Bush, a Friend of Africa


 By NICHOLAS D. KRISTOF
Op-Ed Columnist, New York Times
Published: July 5, 2005


Those who care about Africa tend to think that the appropriate
attitude toward President Bush is a medley of fury and contempt.

But the fact is that Mr. Bush has done much more for Africa than Bill
Clinton ever did, increasing the money actually spent for aid there
by two-thirds so far, and setting in motion an eventual tripling of
aid for Africa. Mr. Bush's crowning achievement was ending one war in
Sudan, between north and south. And while Mr.
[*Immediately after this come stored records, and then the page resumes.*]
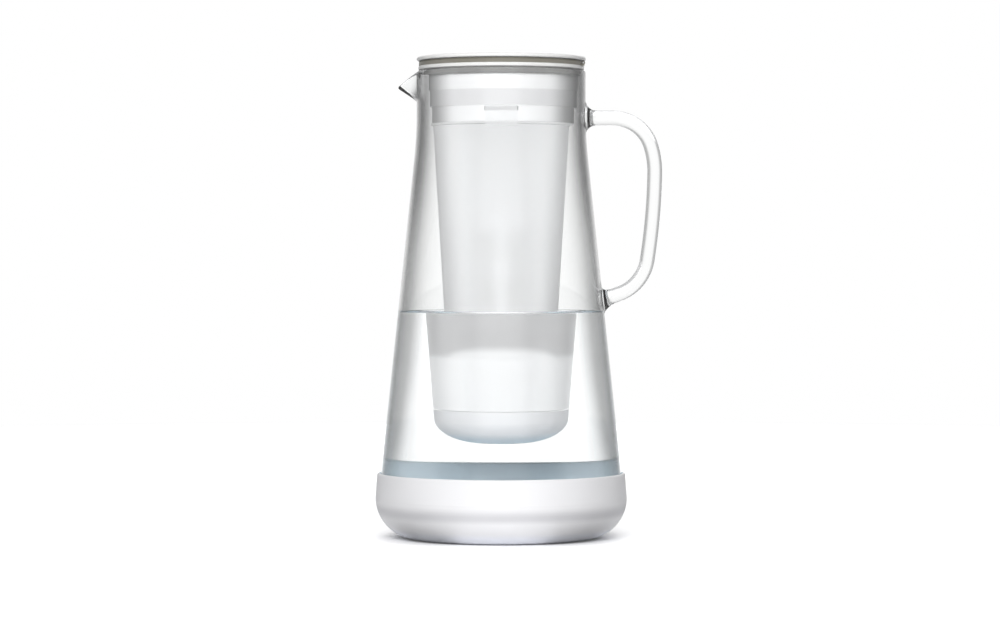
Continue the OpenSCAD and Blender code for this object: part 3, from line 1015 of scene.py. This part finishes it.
        def normal(i: int, k: int) -> tuple[Vector, Vector]:
            """Finds which way the outside looks and rises at a point.

            Args:
                i: The point's row.
                k: The point's column.

            Returns:
                The outward normal and the upward tangent.
            """
            up = outer[min(i + 1, len(outer) - 1)][k] - outer[max(i - 1, 0)][k]
            along = outer[i][(k + 1) % columns] - outer[i][k - 1]
            return along.cross(up).normalized(), up.normalized()

        inner: list[list[Vector]] = []
        lips: list[list[Vector]] = [[] for _ in range(1, self.rim_steps)]
        for i, (_, z) in enumerate(rows):
            share = min(1.0, max(0.0, (z - self.floor_z) / self.corner_r))
            thick = self.floor_wall + (self.wall - self.floor_wall) * share
            inner.append([outer[i][k] - normal(i, k)[0] * thick for k in range(columns)])
        for k in range(columns):
            out, up = normal(len(outer) - 1, k)
            middle = outer[-1][k] - out * lip
            for j, ring in enumerate(lips, start=1):
                a = math.pi * j / self.rim_steps
                ring.append(middle + out * (lip * math.cos(a)) + up * (lip * math.sin(a)))
        rings = outer + lips + inner[::-1]
        points = [p for ring in rings for p in ring]
        faces = shell_faces(len(rings), columns, False)
        points += [Vector((0, 0, self.floor_z)), Vector((0, 0, self.floor_z + self.floor_wall))]
        cap_ends(faces, 0, (len(rings) - 1) * columns, columns, len(points) - 2)
        return mesh_of("glass_jug", points, faces)

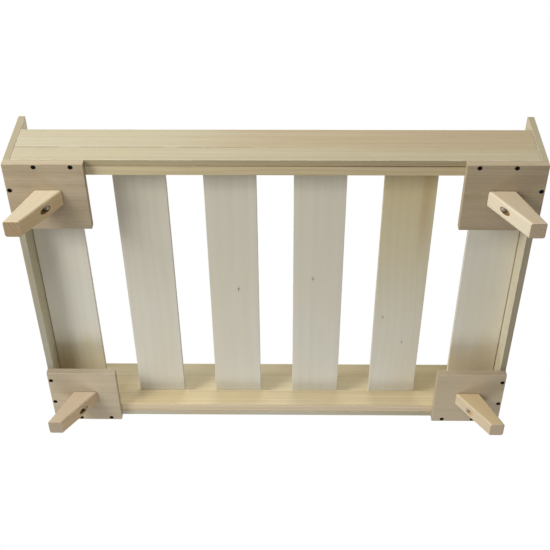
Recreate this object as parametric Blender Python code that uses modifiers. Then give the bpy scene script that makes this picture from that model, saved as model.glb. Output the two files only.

Bush has done
shamefully little to stop Sudan's other conflict - the genocide in
Darfur - that's more than Mr. Clinton's response to genocide in
Rwanda (which was to issue a magnificent apology afterward).

So as the G-8 summit meeting convenes this week, focusing on Africa,
it's worth acknowledging that Mr. Bush, and conservatives generally,
have in many ways been great for the developing world. At their best,
they bring a healthy dose of hands-on practicality to their efforts.

The liberal approach to helping the poor is sometimes to sponsor a
U.N. conference and give ringing speeches calling for changed laws
and more international assistance.

In contrast, a standard conservative approach is to sponsor a
missionary hospital or school. One magnificent example is the Addis
Ababa Fistula Hospital, where missionary doctors repair obstetric
injuries that have left Ethiopian women incontinent.

Liberals also often focus on changing laws, but in a poor country,
the legal system is often irrelevant outside the capital. Sudan, for
example, banned female genital mutilation back in 1957; since then,
the practice has expanded steadily. Sure, lobbying for better laws is
important, but it's usually much more cost-effective to vaccinate
children or educate girls. Nobody gets more bang for the buck than
missionary schools and clinics, and Christian aid groups like World
Vision and Samaritan's Purse save lives at bargain-basement prices.

Liberals may also put too much faith in aid itself. What Africa needs
most desperately are things it can itself provide: good governance, a
firmer neighborhood response to genocide in Sudan, and a collective
nudging of Robert Mugabe into retirement.

Plenty of studies have shown that aid usually doesn't help people in
insecure, corrupt or poorly governed nations. Indeed, aid can even do
harm, by bidding up local exchange rates and hurting local
manufacturers.

All that said, in the right circumstances aid can be tremendously
effective, especially in well-governed countries - Mozambique is an
excellent example. And Mr. Bush's new push to help Africa is smartly
designed, targeting problems like malaria and sex trafficking, where
extra attention and resources will make a big difference on the
ground.

Mr. Bush's signature foreign aid program, the Millennium Challenge
Account, is off to an agonizingly slow start, but is shrewdly focused
on encouraging good governance and economic growth. The first grant
went to Madagascar, a well-run country, to clarify property rights
there. This isn't sexy, but nothing would help the poor in Africa
more than giving them clear title to their land so they could secure
loans and start businesses.

The divide I portray between the left and right is, of course, a
caricature. Some of the very best work to help the poor is done by
liberal-leaning groups, like the Carter Center, the Bill and Melinda
Gates Foundation, and Doctors Without Borders. They all use their
resources to make real changes on the ground.

And while Mr. Bush has done much more for Africa than most people
realize, there's one huge exception, because anything with a whiff of
sex in it makes some conservatives go nuts. Mr. Bush's decision to
cut off funds for the U.N. Population Fund means that more African
girls will die in childbirth. Even more tragic is the
administration's blind hostility to condoms to fight AIDS - resulting
in more dead Africans.

Mr. Bush has another blind spot as well: while he is right that aid
is not a cure-all, sometimes he seems to use legitimate concerns
about aid as an excuse for stinginess. Aid has shortcomings, but Mr.
Bush himself has shown that it can be used effectively to save lives
by the millions.

Yet Mr. Bush is resisting the G-8's calls for further help for
Africa; he thinks the sums are better spent on cutting the taxes of
the richest people on earth than on saving the lives of the poorest.
Come on, Republicans! You need to persuade Mr. Bush to be more
generous this week, because his present refusal to help isn't
conservative, but just plain selfish.